*Supplied information*.
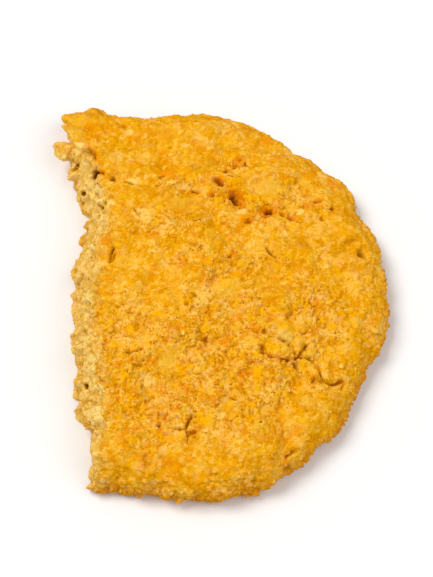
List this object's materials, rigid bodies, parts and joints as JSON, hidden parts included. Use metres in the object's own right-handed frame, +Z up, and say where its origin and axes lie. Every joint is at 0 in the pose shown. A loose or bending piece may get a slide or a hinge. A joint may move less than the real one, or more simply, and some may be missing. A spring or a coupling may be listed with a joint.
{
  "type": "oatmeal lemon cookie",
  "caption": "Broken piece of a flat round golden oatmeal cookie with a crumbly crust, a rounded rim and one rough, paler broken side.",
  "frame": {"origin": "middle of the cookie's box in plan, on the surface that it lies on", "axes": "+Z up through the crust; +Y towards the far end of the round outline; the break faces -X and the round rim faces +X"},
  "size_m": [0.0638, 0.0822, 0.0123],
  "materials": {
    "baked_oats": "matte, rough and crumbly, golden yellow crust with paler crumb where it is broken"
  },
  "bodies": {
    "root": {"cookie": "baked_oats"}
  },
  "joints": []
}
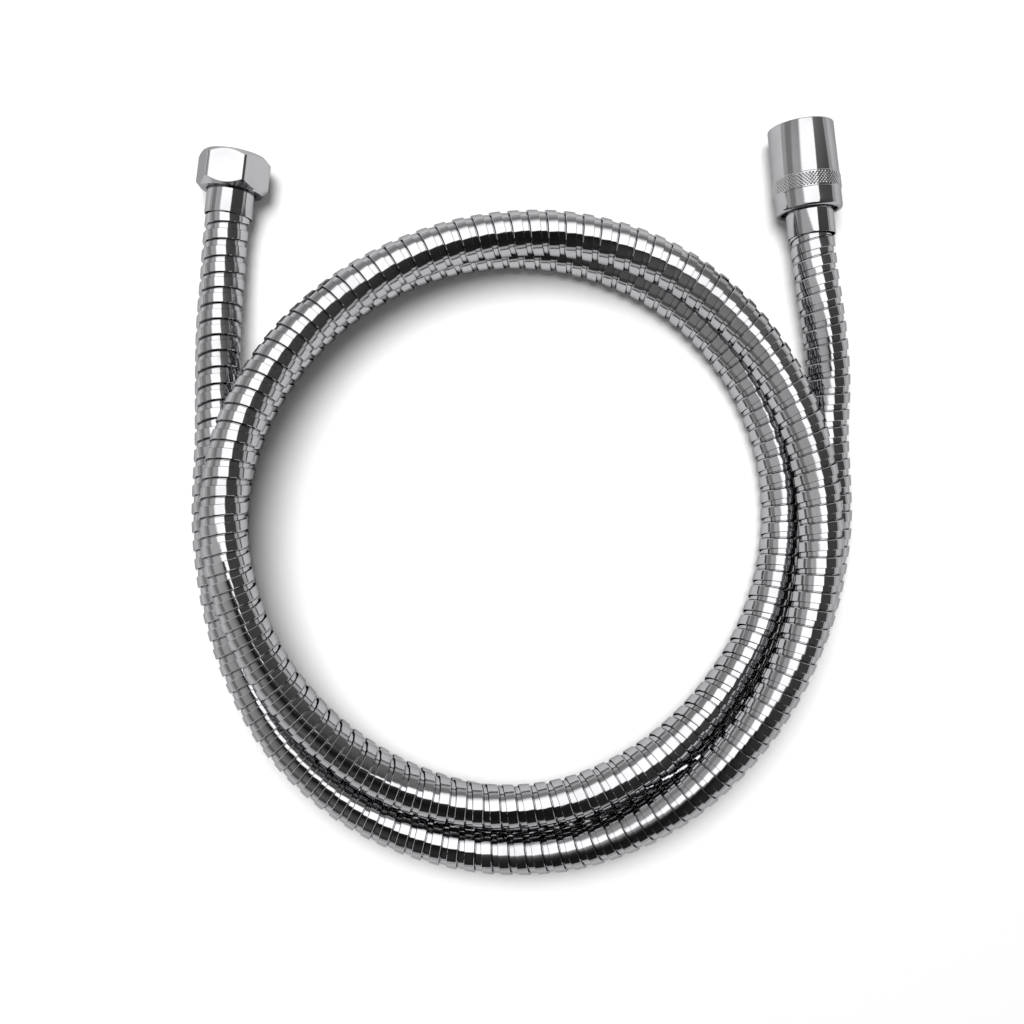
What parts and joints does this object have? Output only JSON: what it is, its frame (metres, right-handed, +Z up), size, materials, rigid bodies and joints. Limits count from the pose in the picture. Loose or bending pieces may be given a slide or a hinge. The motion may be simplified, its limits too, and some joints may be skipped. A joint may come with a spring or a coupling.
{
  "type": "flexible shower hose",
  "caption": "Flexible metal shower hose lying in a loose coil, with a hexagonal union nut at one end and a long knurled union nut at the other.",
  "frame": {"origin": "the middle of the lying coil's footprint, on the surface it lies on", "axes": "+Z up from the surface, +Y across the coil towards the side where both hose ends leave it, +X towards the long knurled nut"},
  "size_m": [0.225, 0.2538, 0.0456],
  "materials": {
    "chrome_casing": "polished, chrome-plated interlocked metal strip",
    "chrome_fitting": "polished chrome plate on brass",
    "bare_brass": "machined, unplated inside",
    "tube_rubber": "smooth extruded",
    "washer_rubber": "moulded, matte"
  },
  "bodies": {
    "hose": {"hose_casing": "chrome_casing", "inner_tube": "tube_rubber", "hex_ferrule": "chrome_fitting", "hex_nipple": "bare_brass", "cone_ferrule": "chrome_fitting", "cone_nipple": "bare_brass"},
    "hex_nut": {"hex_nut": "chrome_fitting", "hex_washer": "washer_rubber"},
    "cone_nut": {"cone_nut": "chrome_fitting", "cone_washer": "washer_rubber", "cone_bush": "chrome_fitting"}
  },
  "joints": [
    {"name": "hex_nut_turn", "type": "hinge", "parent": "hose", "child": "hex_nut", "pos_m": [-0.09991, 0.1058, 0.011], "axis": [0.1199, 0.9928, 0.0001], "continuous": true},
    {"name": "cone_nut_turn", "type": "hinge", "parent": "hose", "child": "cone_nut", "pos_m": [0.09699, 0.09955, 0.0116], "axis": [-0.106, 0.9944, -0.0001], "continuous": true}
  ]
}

*Objective*.
Output all of the data again. Match it exactly.

*The result*.
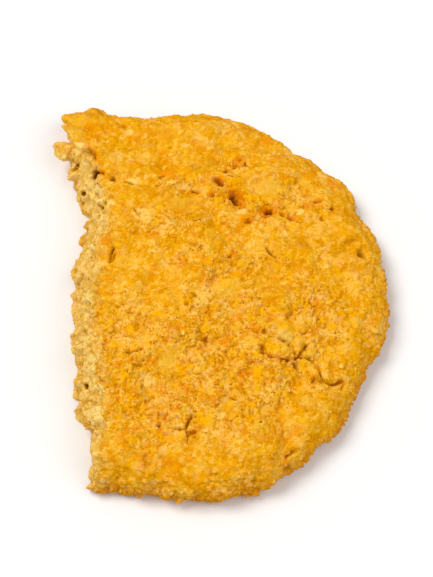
List this object's materials, rigid bodies, parts and joints as JSON, hidden parts included. Use metres in the object's own right-handed frame, +Z up, and say where its origin and axes lie. Every joint is at 0 in the pose shown. A loose or bending piece may get a slide or a hinge. A joint may move less than the real one, or more simply, and some may be missing. A spring or a coupling may be listed with a joint.
{
  "type": "oatmeal lemon cookie",
  "caption": "Broken piece of a flat round golden oatmeal cookie with a crumbly crust, a rounded rim and one rough, paler broken side.",
  "frame": {"origin": "middle of the cookie's box in plan, on the surface that it lies on", "axes": "+Z up through the crust; +Y towards the far end of the round outline; the break faces -X and the round rim faces +X"},
  "size_m": [0.0638, 0.0822, 0.0123],
  "materials": {
    "baked_oats": "matte, rough and crumbly, golden yellow crust with paler crumb where it is broken"
  },
  "bodies": {
    "root": {"cookie": "baked_oats"}
  },
  "joints": []
}
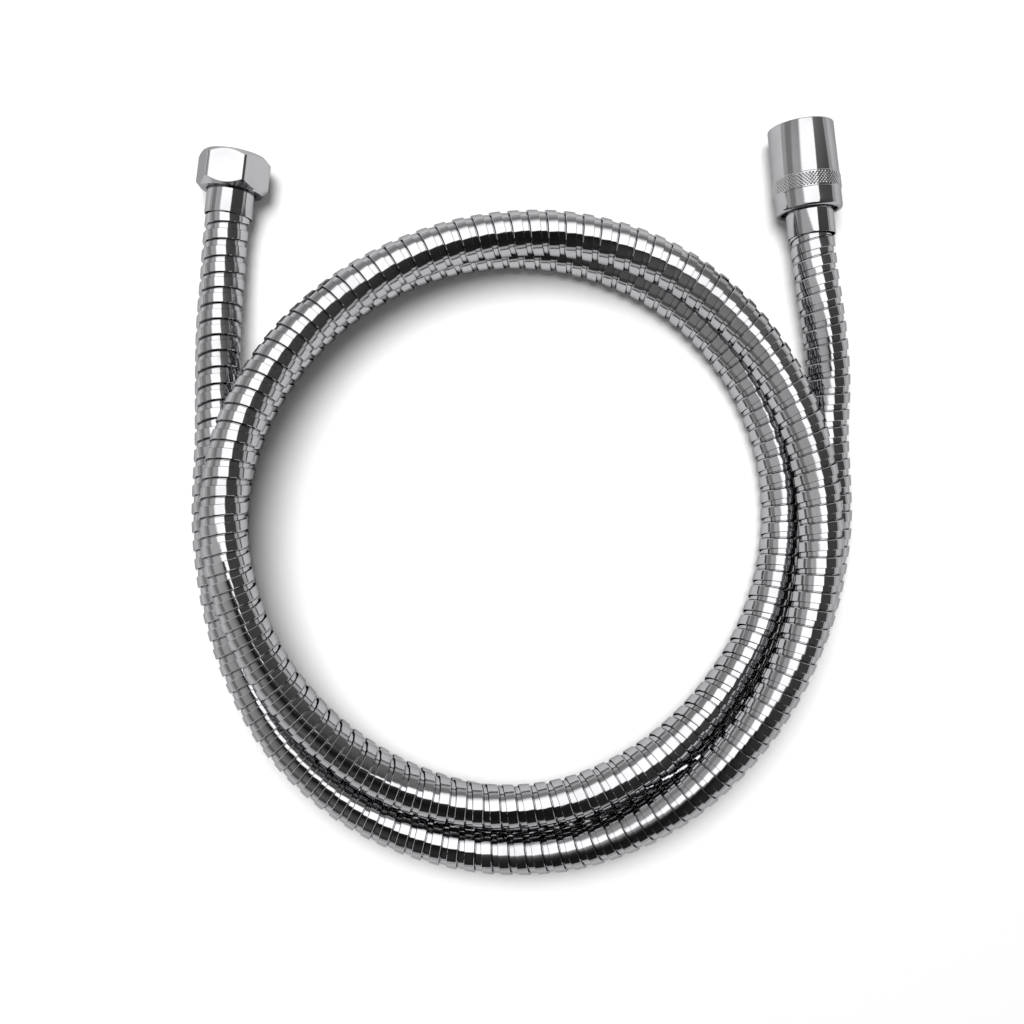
What parts and joints does this object have? Output only JSON: what it is, its frame (metres, right-handed, +Z up), size, materials, rigid bodies and joints. Limits count from the pose in the picture. Loose or bending pieces may be given a slide or a hinge. The motion may be simplified, its limits too, and some joints may be skipped. A joint may come with a spring or a coupling.
{
  "type": "flexible shower hose",
  "caption": "Flexible metal shower hose lying in a loose coil, with a hexagonal union nut at one end and a long knurled union nut at the other.",
  "frame": {"origin": "the middle of the lying coil's footprint, on the surface it lies on", "axes": "+Z up from the surface, +Y across the coil towards the side where both hose ends leave it, +X towards the long knurled nut"},
  "size_m": [0.225, 0.2538, 0.0456],
  "materials": {
    "chrome_casing": "polished, chrome-plated interlocked metal strip",
    "chrome_fitting": "polished chrome plate on brass",
    "bare_brass": "machined, unplated inside",
    "tube_rubber": "smooth extruded",
    "washer_rubber": "moulded, matte"
  },
  "bodies": {
    "hose": {"hose_casing": "chrome_casing", "inner_tube": "tube_rubber", "hex_ferrule": "chrome_fitting", "hex_nipple": "bare_brass", "cone_ferrule": "chrome_fitting", "cone_nipple": "bare_brass"},
    "hex_nut": {"hex_nut": "chrome_fitting", "hex_washer": "washer_rubber"},
    "cone_nut": {"cone_nut": "chrome_fitting", "cone_washer": "washer_rubber", "cone_bush": "chrome_fitting"}
  },
  "joints": [
    {"name": "hex_nut_turn", "type": "hinge", "parent": "hose", "child": "hex_nut", "pos_m": [-0.09991, 0.1058, 0.011], "axis": [0.1199, 0.9928, 0.0001], "continuous": true},
    {"name": "cone_nut_turn", "type": "hinge", "parent": "hose", "child": "cone_nut", "pos_m": [0.09699, 0.09955, 0.0116], "axis": [-0.106, 0.9944, -0.0001], "continuous": true}
  ]
}